Men & Chicken
It’s not uncommon to see performances in film described with an overemphasis on primacy. That’s what the Internet hype machine is for, of course: embellishing reality. See Eddie Redmayne as you’ve never seen him before in The Danish Girl. See Richard Gere as you’ve never seen him before in The Benefactor. (See Jason Statham as you’ve never seen him before in whatever the hell this is.) So it goes. In Anders Thomas Jensen’s Men & Chicken, we theoretically get to see the great Dane Mads Mikkelsen as we’ve never seen him before, though this assumes we’ve never seen him do comedy, which is as possible as it is probable.
But before Mikkelsen lectured us on the finer points of clay roasting, before he tortured James Bond, before he knocked off Gestapo agents, and before he joined a group of Crusaders on an ill-advised quest to find the Holy Land, he starred in minor comedies like Adam’s Apples and Flickering Lights, a pair of movies that, by chance, were also directed by Jensen. So Men & Chicken brings director and star full circle, treading comic grounds they’ve traversed together in years past. The film isn’t new for them, but it’s probably new for many of Mikkelsen’s latter day fans, and besides: Its restrained weirdness and dolorous tone make an unexpectedly potent stage for courting laughs.

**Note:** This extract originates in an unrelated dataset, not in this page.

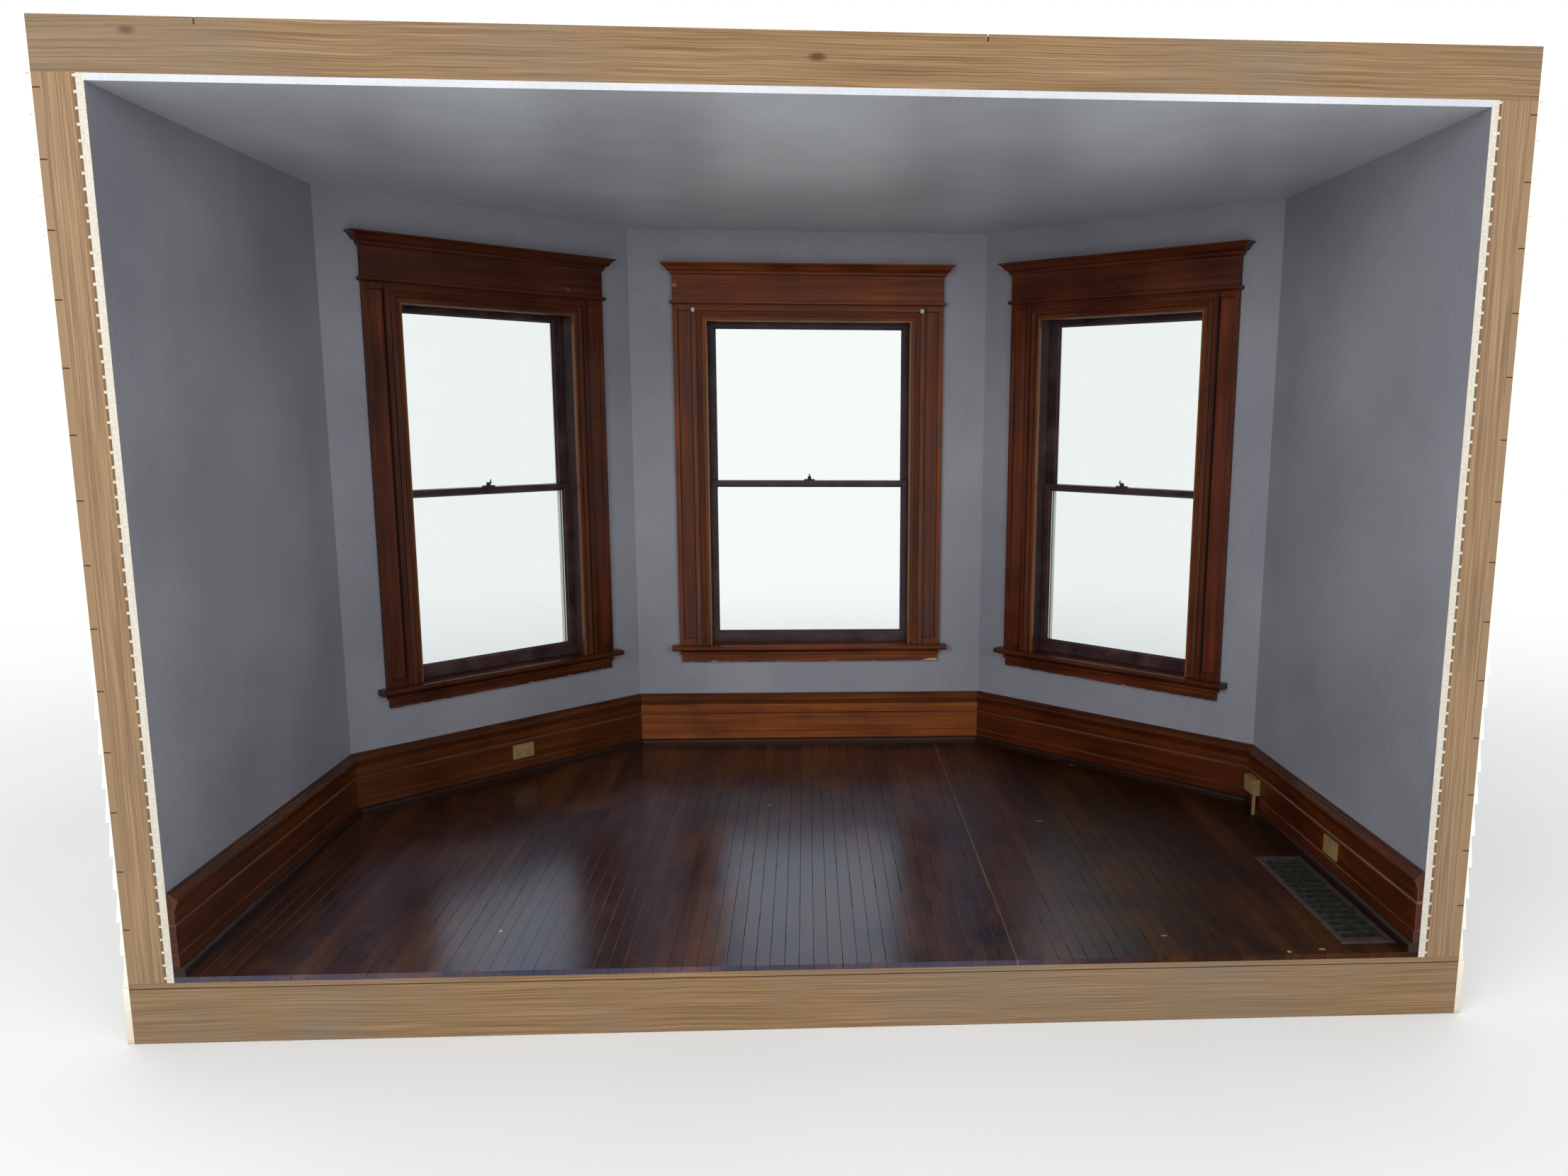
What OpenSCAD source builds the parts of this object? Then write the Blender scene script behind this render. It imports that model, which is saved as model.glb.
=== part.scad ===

Those laughs are the kind that are liable to catch in a person’s throat. Men & Chicken isn’t quite anti-comedy, à la Entertainment, and you won’t feel bad for allowing yourself to chuckle or giggle or guffaw at the film’s uneasy punchlines. You will, however, feel an urgent need to take a shower when it’s all over. The film tends toward the visceral on an interior rather than surface basis more often than not, and that’s a mercy: Jensen’s gut-level disquietudes are effectively nauseating without being made literal by his lens. This is a case where what is implied is often more disturbing than what is actually seen, and where we howl through our discomfort.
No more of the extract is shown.